> OBJECTIVE
What lies from the line containing "cord_tag();" through the line containing "obj.matrix_world = Matrix.Identity(4)"? Print exactly those lines, with both ends, and no others.

* START SUPPLIED INFORMATION *

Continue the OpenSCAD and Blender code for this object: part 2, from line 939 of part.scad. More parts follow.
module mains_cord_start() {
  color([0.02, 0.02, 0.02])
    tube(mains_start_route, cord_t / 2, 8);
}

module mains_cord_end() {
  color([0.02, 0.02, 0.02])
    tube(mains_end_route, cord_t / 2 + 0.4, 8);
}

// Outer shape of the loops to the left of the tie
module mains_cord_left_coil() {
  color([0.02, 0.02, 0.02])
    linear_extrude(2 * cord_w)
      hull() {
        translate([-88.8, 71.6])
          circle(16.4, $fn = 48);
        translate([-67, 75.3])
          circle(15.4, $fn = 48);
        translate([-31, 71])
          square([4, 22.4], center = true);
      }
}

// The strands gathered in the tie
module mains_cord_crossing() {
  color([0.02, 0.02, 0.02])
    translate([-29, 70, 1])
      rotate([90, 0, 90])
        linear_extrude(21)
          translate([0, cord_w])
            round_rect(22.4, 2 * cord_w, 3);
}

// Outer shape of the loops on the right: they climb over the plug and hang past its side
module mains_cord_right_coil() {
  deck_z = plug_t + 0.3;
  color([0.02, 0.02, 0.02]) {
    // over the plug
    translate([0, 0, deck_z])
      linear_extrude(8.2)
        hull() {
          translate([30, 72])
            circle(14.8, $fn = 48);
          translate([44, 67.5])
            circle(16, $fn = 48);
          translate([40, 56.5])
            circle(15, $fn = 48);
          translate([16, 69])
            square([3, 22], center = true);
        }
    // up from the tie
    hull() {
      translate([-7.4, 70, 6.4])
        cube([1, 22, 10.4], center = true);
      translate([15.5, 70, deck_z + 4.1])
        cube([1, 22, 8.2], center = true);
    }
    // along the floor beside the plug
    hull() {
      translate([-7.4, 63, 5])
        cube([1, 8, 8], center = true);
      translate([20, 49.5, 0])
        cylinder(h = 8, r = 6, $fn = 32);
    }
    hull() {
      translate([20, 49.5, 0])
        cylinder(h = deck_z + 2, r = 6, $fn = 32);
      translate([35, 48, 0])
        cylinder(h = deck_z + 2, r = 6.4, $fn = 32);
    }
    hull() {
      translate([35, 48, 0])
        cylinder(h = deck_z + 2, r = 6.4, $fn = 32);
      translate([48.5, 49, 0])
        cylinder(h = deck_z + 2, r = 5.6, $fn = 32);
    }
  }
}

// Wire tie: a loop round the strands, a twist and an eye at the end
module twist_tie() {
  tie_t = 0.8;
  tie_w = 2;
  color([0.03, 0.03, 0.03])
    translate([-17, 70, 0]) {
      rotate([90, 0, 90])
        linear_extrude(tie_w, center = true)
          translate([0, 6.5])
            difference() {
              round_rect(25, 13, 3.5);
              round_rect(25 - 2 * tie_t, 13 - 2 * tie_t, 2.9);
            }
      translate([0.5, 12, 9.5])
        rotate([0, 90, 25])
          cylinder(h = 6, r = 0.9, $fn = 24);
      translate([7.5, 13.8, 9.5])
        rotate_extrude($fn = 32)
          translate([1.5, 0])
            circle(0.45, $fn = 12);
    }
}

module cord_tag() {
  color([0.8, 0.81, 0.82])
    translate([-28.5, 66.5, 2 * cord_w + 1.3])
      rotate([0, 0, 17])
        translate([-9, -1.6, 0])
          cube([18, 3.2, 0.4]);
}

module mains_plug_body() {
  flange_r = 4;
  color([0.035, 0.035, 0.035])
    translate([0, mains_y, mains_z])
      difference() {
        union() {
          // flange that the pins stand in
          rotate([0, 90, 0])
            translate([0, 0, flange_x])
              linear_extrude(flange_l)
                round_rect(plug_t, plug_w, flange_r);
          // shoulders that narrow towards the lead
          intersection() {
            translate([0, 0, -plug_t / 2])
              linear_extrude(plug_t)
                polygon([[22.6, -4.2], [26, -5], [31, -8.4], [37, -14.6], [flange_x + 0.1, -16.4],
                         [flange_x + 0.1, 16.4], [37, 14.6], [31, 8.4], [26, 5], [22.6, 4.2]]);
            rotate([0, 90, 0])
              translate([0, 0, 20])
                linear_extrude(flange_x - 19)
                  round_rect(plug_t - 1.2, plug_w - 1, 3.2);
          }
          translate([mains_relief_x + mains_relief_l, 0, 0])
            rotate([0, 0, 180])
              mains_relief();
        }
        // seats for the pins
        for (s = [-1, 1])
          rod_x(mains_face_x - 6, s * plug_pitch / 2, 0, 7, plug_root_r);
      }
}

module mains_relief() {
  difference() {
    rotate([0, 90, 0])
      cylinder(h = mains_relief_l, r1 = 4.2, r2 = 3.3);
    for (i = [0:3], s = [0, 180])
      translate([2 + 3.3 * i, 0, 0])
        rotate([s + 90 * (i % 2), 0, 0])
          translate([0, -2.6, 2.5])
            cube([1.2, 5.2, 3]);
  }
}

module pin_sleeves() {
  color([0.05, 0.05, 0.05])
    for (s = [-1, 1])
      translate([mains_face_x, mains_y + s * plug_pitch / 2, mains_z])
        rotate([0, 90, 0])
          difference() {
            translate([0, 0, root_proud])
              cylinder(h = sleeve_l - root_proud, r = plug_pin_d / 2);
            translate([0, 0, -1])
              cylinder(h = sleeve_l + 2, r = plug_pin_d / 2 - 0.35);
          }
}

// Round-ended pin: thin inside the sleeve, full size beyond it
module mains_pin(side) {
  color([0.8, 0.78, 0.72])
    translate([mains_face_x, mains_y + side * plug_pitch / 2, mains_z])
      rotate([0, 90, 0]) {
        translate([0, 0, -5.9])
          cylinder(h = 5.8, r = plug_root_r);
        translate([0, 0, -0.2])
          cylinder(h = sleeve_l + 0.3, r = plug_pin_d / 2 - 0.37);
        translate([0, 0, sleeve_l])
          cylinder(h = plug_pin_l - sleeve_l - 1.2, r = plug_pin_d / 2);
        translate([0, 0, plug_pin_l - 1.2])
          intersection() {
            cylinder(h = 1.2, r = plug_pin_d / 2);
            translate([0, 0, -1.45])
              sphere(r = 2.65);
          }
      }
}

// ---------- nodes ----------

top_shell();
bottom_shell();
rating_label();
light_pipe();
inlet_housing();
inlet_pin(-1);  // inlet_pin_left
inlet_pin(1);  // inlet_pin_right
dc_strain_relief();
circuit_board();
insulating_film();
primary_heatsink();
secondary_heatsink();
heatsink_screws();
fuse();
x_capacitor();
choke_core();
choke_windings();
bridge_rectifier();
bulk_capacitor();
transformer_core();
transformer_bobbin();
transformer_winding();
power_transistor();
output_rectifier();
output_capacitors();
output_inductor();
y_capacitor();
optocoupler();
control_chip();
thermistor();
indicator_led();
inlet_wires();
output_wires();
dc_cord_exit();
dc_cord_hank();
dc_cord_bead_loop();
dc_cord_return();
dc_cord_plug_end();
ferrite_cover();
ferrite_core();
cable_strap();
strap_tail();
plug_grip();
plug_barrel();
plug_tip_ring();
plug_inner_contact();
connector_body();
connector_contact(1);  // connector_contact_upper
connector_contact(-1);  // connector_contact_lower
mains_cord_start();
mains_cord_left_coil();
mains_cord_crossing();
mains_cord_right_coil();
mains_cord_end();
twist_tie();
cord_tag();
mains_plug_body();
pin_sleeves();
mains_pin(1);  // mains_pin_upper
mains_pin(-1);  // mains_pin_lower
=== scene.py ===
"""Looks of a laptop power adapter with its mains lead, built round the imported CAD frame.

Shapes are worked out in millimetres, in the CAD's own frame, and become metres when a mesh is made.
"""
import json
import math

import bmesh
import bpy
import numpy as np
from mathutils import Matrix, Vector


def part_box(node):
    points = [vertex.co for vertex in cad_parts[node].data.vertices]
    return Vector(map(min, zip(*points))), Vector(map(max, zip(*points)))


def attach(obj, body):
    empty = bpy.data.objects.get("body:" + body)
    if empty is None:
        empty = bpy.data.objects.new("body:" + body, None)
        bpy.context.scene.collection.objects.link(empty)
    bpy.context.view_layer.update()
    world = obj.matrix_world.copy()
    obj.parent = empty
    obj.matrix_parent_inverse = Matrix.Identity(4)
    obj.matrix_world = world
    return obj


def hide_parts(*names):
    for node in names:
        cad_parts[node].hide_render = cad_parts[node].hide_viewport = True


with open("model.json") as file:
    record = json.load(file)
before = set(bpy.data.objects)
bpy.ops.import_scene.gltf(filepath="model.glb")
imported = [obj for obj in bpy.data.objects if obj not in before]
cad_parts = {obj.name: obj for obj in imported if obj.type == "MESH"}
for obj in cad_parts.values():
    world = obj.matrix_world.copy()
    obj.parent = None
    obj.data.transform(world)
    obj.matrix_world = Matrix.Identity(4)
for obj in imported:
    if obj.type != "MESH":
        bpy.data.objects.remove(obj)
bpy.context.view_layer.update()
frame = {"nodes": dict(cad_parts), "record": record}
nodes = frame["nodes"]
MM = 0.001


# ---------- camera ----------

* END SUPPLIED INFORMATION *

> EXERCISE RESULT
cord_tag();
mains_plug_body();
pin_sleeves();
mains_pin(1);  // mains_pin_upper
mains_pin(-1);  // mains_pin_lower
=== scene.py ===
"""Looks of a laptop power adapter with its mains lead, built round the imported CAD frame.

Shapes are worked out in millimetres, in the CAD's own frame, and become metres when a mesh is made.
"""
import json
import math

import bmesh
import bpy
import numpy as np
from mathutils import Matrix, Vector


def part_box(node):
    points = [vertex.co for vertex in cad_parts[node].data.vertices]
    return Vector(map(min, zip(*points))), Vector(map(max, zip(*points)))


def attach(obj, body):
    empty = bpy.data.objects.get("body:" + body)
    if empty is None:
        empty = bpy.data.objects.new("body:" + body, None)
        bpy.context.scene.collection.objects.link(empty)
    bpy.context.view_layer.update()
    world = obj.matrix_world.copy()
    obj.parent = empty
    obj.matrix_parent_inverse = Matrix.Identity(4)
    obj.matrix_world = world
    return obj


def hide_parts(*names):
    for node in names:
        cad_parts[node].hide_render = cad_parts[node].hide_viewport = True


with open("model.json") as file:
    record = json.load(file)
before = set(bpy.data.objects)
bpy.ops.import_scene.gltf(filepath="model.glb")
imported = [obj for obj in bpy.data.objects if obj not in before]
cad_parts = {obj.name: obj for obj in imported if obj.type == "MESH"}
for obj in cad_parts.values():
    world = obj.matrix_world.copy()
    obj.parent = None
    obj.data.transform(world)
    obj.matrix_world = Matrix.Identity(4)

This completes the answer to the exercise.